Work required:
The listing below should be written out exactly; please include all of it.
* * * *
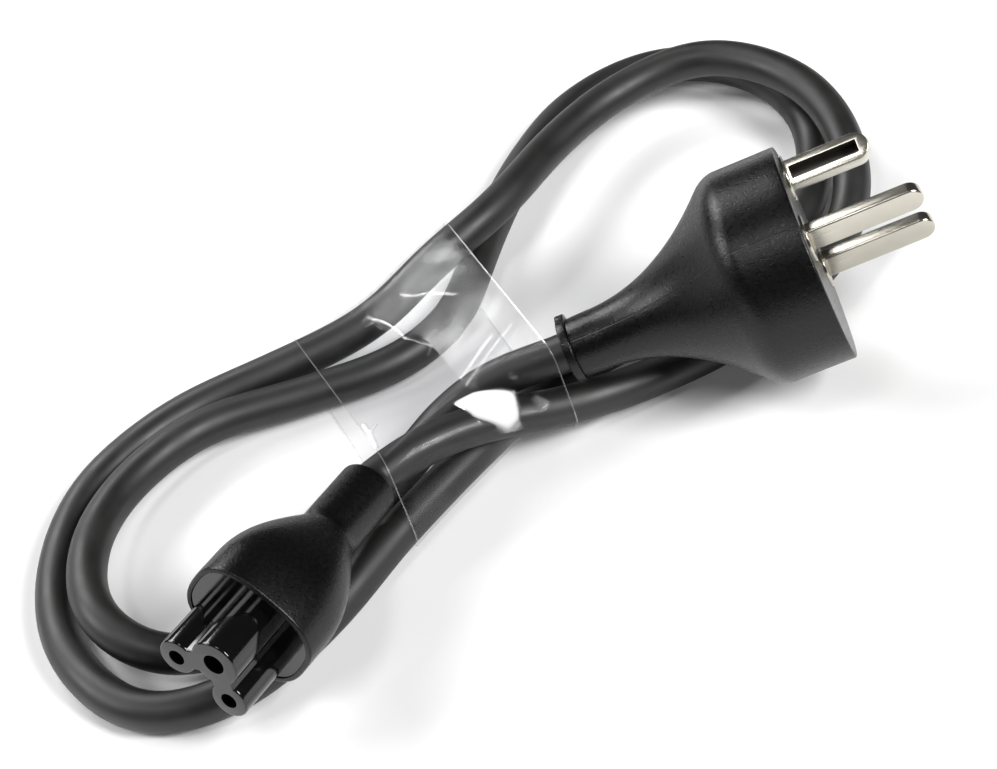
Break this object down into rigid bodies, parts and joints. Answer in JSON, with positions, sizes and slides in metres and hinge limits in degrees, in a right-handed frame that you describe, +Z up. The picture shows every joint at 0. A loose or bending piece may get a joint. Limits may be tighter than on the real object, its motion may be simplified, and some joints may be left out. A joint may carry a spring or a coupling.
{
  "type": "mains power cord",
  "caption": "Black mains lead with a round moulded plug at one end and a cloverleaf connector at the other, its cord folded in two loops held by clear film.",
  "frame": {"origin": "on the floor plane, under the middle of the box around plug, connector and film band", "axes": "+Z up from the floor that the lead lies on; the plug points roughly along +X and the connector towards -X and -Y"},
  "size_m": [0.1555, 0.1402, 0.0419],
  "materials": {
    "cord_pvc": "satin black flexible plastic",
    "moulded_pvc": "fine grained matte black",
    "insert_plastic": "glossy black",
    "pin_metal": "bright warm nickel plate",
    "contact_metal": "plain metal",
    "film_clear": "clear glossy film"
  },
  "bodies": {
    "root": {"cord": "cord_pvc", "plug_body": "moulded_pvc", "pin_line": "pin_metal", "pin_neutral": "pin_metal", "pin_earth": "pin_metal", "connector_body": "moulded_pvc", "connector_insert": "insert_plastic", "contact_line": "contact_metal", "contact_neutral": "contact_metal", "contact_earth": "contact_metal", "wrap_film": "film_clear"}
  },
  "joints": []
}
* * * *
Result of this exercise:
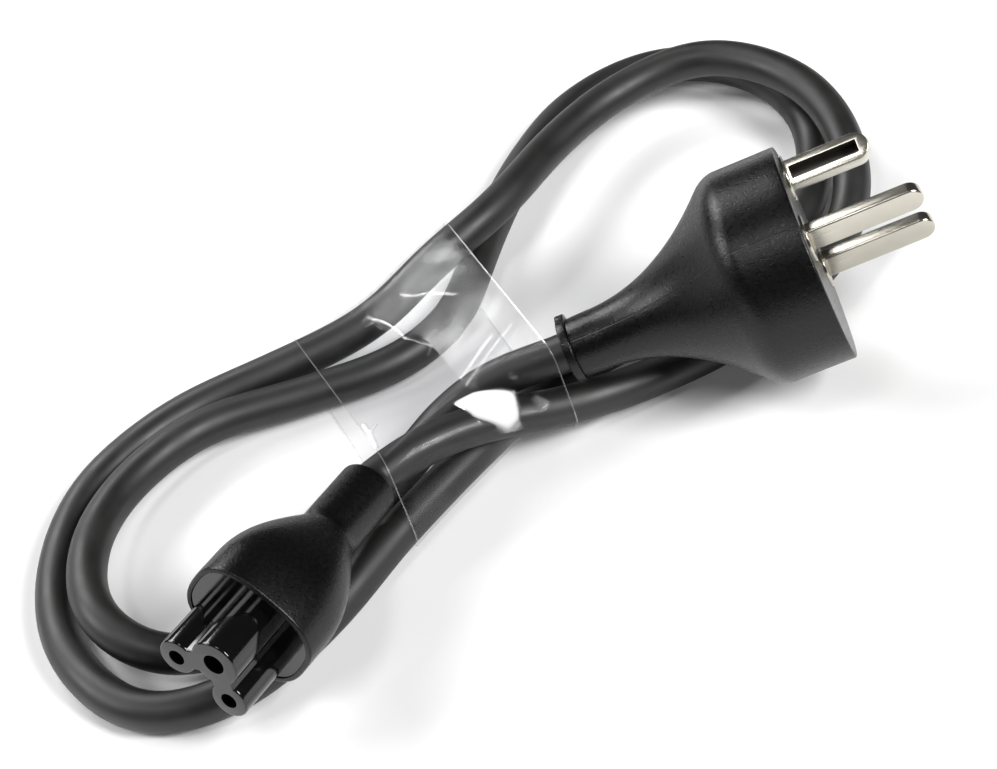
Break this object down into rigid bodies, parts and joints. Answer in JSON, with positions, sizes and slides in metres and hinge limits in degrees, in a right-handed frame that you describe, +Z up. The picture shows every joint at 0. A loose or bending piece may get a joint. Limits may be tighter than on the real object, its motion may be simplified, and some joints may be left out. A joint may carry a spring or a coupling.
{
  "type": "mains power cord",
  "caption": "Black mains lead with a round moulded plug at one end and a cloverleaf connector at the other, its cord folded in two loops held by clear film.",
  "frame": {"origin": "on the floor plane, under the middle of the box around plug, connector and film band", "axes": "+Z up from the floor that the lead lies on; the plug points roughly along +X and the connector towards -X and -Y"},
  "size_m": [0.1555, 0.1402, 0.0419],
  "materials": {
    "cord_pvc": "satin black flexible plastic",
    "moulded_pvc": "fine grained matte black",
    "insert_plastic": "glossy black",
    "pin_metal": "bright warm nickel plate",
    "contact_metal": "plain metal",
    "film_clear": "clear glossy film"
  },
  "bodies": {
    "root": {"cord": "cord_pvc", "plug_body": "moulded_pvc", "pin_line": "pin_metal", "pin_neutral": "pin_metal", "pin_earth": "pin_metal", "connector_body": "moulded_pvc", "connector_insert": "insert_plastic", "contact_line": "contact_metal", "contact_neutral": "contact_metal", "contact_earth": "contact_metal", "wrap_film": "film_clear"}
  },
  "joints": []
}